USDA insists it isn’t suppressing scientists’ communications with public

USDA insists it isn’t suppressing scientists’ communications with public

In wake of severe criticism over its gag order on scientists communicating with the public, the U. S. Department of Agriculture (USDA) claimed that it isn't suppressing its scientists' communications with the public.

The federal agency was flooded with harsh comments and criticism after news broke that it e-mailed its researchers and ordered them not to speak to the press and make any press release. However, the agency later insisted that its researchers can still publish peer-reviewed journal articles and give media interviews.

Christopher Bentley, communications director for the federal agency's Agricultural Research Service (ARS), said that a "misunderstanding" led to the confusion.

Bentley said in a statement, "What happened yesterday was a misunderstanding. The announcement that our administrator sent to staff last night was less a rescinding of anything than it was a clarification. This is what has happened at the transition of every administration. it's just a pause."

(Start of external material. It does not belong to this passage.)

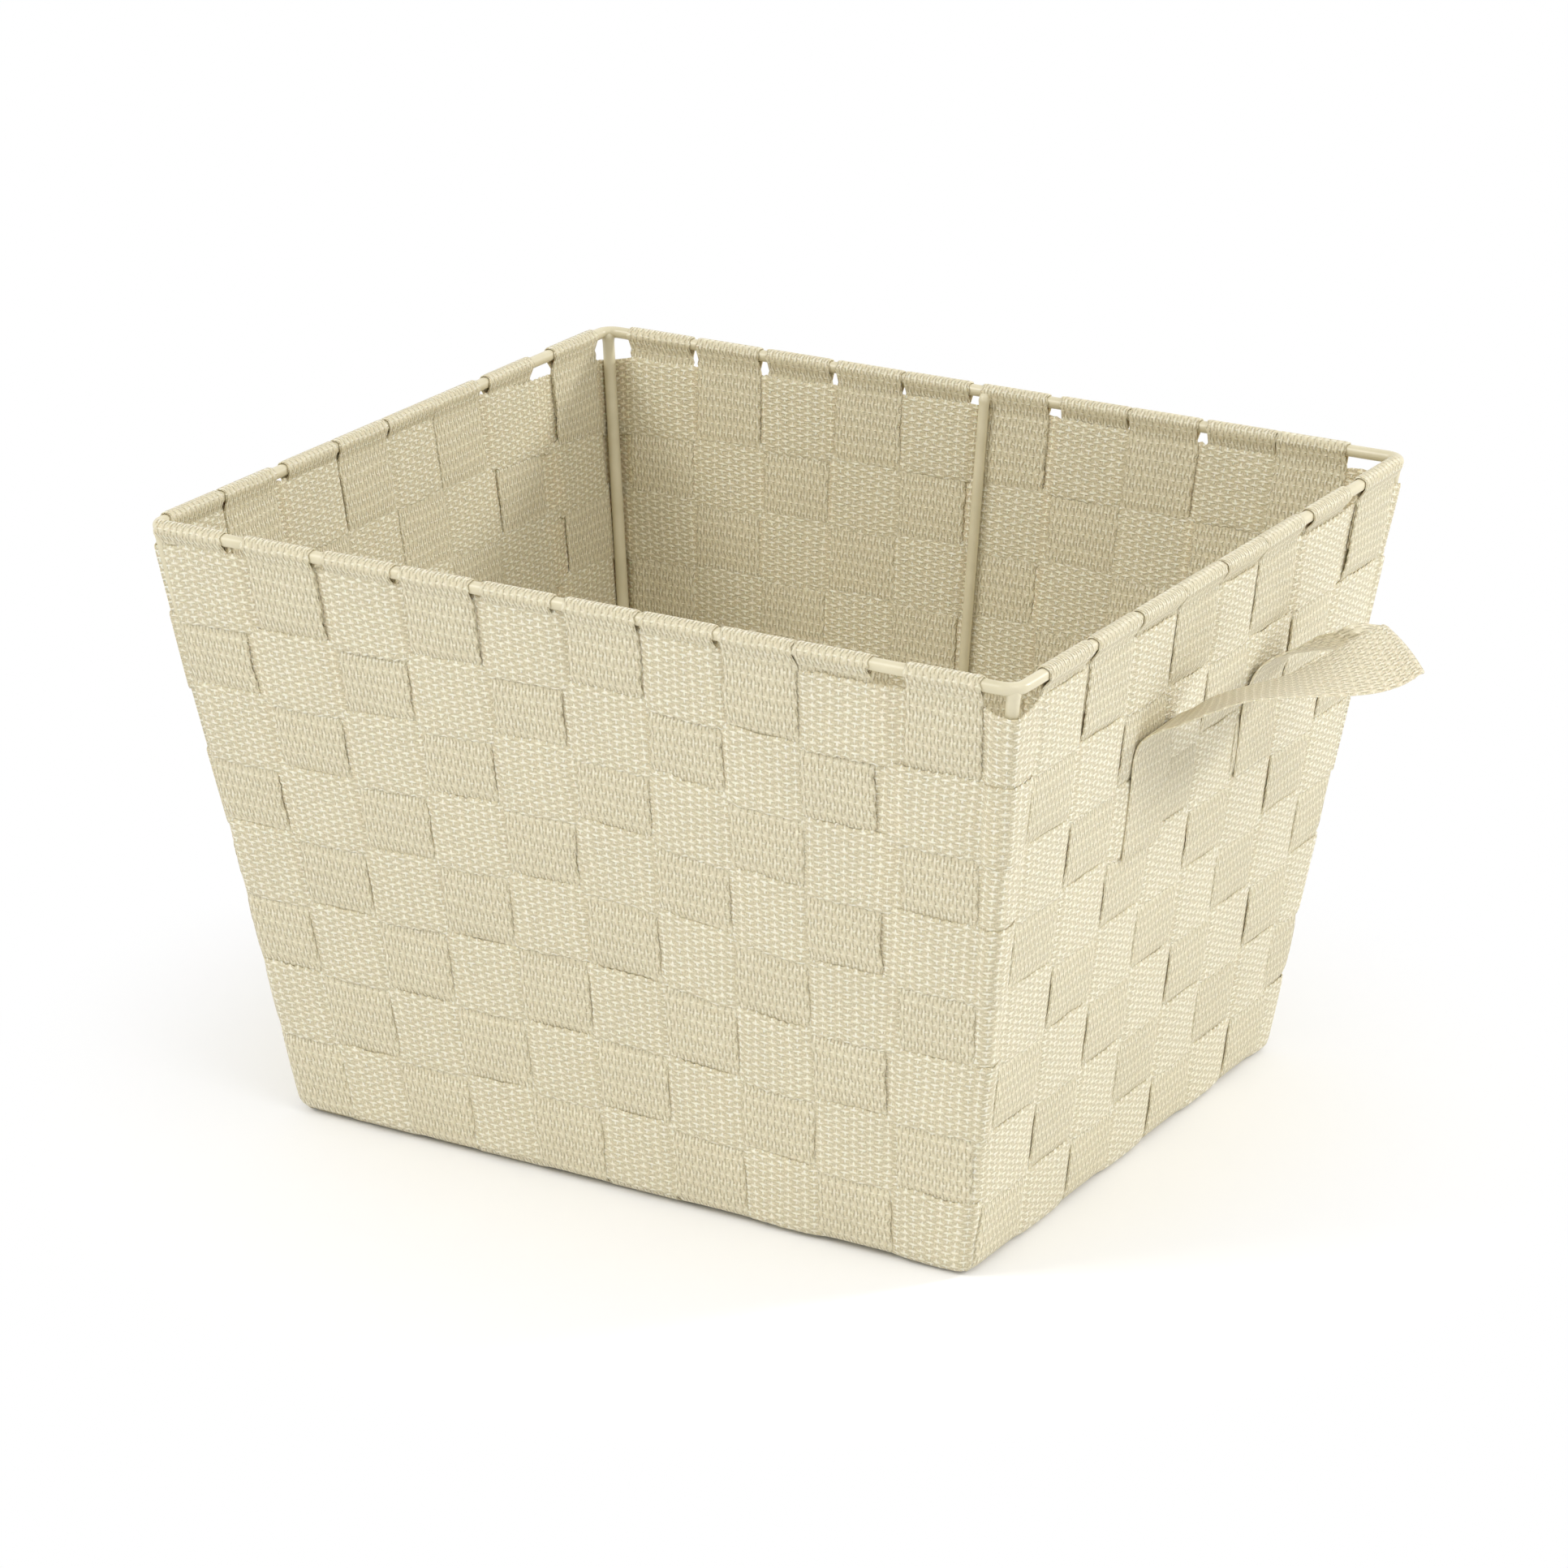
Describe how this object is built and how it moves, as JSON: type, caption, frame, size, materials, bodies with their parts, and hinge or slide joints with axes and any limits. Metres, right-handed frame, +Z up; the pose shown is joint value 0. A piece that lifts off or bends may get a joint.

Some of the Trump administration's recent actions are being seen as attempts to suppress public access to scientific data, including instituting social media restrictions at the National Park Service (NPA) and issuance of the EPA's internal guidance, requiring its researchers to seek approval before any media interview.

However, USDA's scientific integrity policy states that any political appointee or employee can't interfere with distribution of scientific research data/results. It includes not only scientific publications, but also other ways of communications with the public that might have a broader reach.